The 2022/23 Season—which included two world premieres—gave Seattle audiences first access to exciting, fresh voices and honored the legacy of new work at Seattle Rep. Justin Huertas’ Lydia and the Troll was Seattle Rep’s 64th world premiere, and one that exemplifies the full arc of development support we offer to artists. Soon after our production of Justin's Seattle Rep-commissioned Lizard Boy in the Leo K. Theater in 2015, Seattle Rep commissioned Justin to write another new piece. Over the next few years, Justin considered different project ideas, and in 2017, we workshopped the first draft of Lydia and the Troll, which at the time was just a collection of a few songs. Six years and five workshops later, Seattle Rep presented the world premiere in the Leo K. Theater in May/June 2023, co-created by Ameenah Kaplan.

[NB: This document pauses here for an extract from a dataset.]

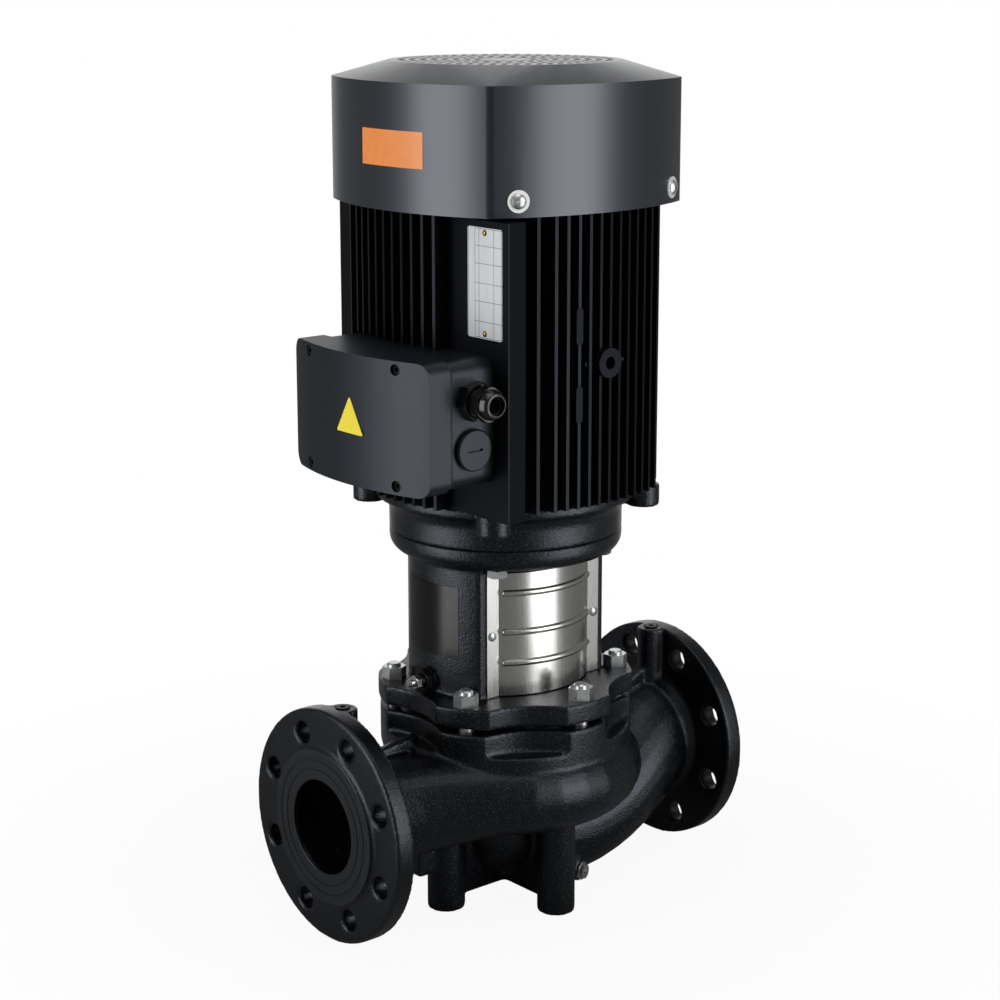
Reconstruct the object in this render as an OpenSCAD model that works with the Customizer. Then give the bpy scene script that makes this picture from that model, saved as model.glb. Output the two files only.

20230426 LTsitzprobe SayedA web 2878 hius2a
Actor Sarah Russell in rehearsal for Justin Huertas' Lydia and the Troll (2023). Photo by Sayed Alamy.

In 2023/24, we are reinvesting in our new play development lab, The Other Season, and hosting workshops, residencies, and readings with an exciting array of multidisciplinary artists. This season we’ll be developing work by commissioned artists—including a new autobiographical piece from renowned choreographer Donald Byrd, a 20x30 commission from playwright Benjamin Benne, and a new play by Nick Malakhow funded by the Elizabeth George Foundation. In addition to our commissions, we’ll also be developing solo work with acclaimed author Lindy West and musician/comedian Ahamefule J. Oluo, culminating in public presentations on November 12, 2023 and February 9–11, 2024.

From readings to world premieres, our new play program proves that every play you’ve ever loved started as an idea, a challenge, a shared notion to collaborate on something new. It needed the investment of time, care, and resources to become something great. It needed a theater to believe in it, and an audience to experience it. Seattle Rep believes in new plays and playwrights, and we’re grateful to the millions of local theatergoers who have experienced this work alongside us over the last 60 years. Thank you for being part of the journey.